All concept labels were manually translated into English on a one-by-one basis for reporting and visualization purposes, ensuring semantic fidelity between the original Spanish prompts and their English descriptors. The original Spanish responses were retained for all computational processing, preserving linguistic authenticity.

The datasets exhibit typical data-constrained characteristics, including limited sample size per concept, moderate class imbalance, and restricted lexical diversity. No external corpora, pretrained embeddings, or domain-specific lexicons are employed. This design choice ensures that the proposed pipeline remains applicable in realistic, resource-constrained classroom settings and that all reported results derive exclusively from the student data itself.

Taken together, these observations motivate the need for interpretable, stability-oriented ASAG pipelines specifically designed for limited-data classroom datasets, which constitutes the focus of the present study. Given the small sample size per concept, individual fold estimates may exhibit high variance. Therefore, all reported results are interpreted as aggregate indicators across folds and concepts, rather than as reliable estimates for any single split. A detailed summary of dataset size and class distribution for each concept is provided in Table 4 (Section 5.5).

4. Methodology

This section presents the methodological framework underlying the proposed documented and interpretable pipeline for short-answer grading in low-resource educational datasets. The design emphasizes transparency, reliability, and replicability, while remaining compatible with small to medium-sized datasets.

Instead of optimizing a single predictive model, the framework operationalizes the interpretability–stability–reproducibility triad introduced earlier. All methodological choices are explicitly reported to facilitate replication and critical assessment in applied educational research.

Figure 1 summarizes the pipeline, from raw student responses to cross-validated evaluation, stability analysis, and lexical consensus interpretation.

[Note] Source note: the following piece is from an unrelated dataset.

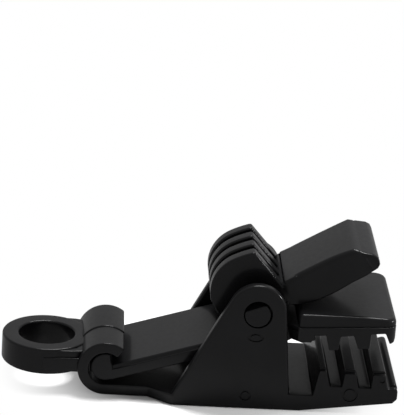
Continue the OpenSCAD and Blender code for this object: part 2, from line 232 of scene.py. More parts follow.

Figure 1 provides a schematic overview of the complete pipeline, illustrating the flow from raw student responses to global consensus analysis and stability-oriented evaluation.

4.1. Data Structure and Educational Context

The datasets analyzed in this study consist of short open-ended student responses to conceptual questions drawn from mathematics, science, and computing-related domains. Each dataset corresponds to a single concept and contains textual student answers paired with binary labels indicating correctness. This structure closely reflects typical formative and summative assessment scenarios in educational practice, where student responses are concise, concept-focused, and linguistically diverse.

The datasets are characterized by limited size and restricted lexical variability, a common situation in real-world learning environments and classroom-scale assessments. These data-constrained conditions motivate the use of robust validation strategies and interpretable models rather than data-intensive deep learning approaches, which often require substantially larger corpora to generalize reliably [3,21].

All datasets are processed independently to preserve conceptual specificity and avoid cross-concept information leakage. This design ensures that results reflect within-concept learning behavior, which is central to educational interpretation but limits direct generalization across domains.

4.2. Text Preprocessing and Feature Representation

Student responses are normalized through a minimal preprocessing pipeline that includes lowercasing, whitespace normalization, and the removal of non-alphanumeric characters, while preserving Spanish diacritics. This conservative preprocessing strategy is intentionally adopted to maintain linguistic fidelity and to avoid the unintended loss of semantically relevant information. In short responses, even minor lexical variations may encode important conceptual distinctions.

Textual features are represented using Term Frequency–Inverse Document Frequency (TF–IDF) weighting, a well-established representation in educational text analysis and information retrieval [7]. TF–IDF balances the local importance of a term within a response against its global specificity across the dataset.

Formally, for a given term t in document d, the TF–IDF weight is defined as follows:

TF-IDF (t, d) = tf (t, d) \cdot \log (\frac{N}{df (t)}),

where tf(t, d) is the term frequency of token t in document d, log denotes the natural logarithm, df(t) is the number of documents containing t, and N is the total number of documents in the dataset. The TF-IDF vectorizer is configured using a maximum vocabulary size of 5000 terms and an n-gram range of [1, 1] (unigrams), ensuring comparability across datasets and preventing overfitting in limited-data conditions. To prevent data leakage, the TF–IDF vectorizer is fitted exclusively on the training portion of each cross-validation fold and subsequently applied to the corresponding validation split. This ensures that no information from the test data influences feature construction.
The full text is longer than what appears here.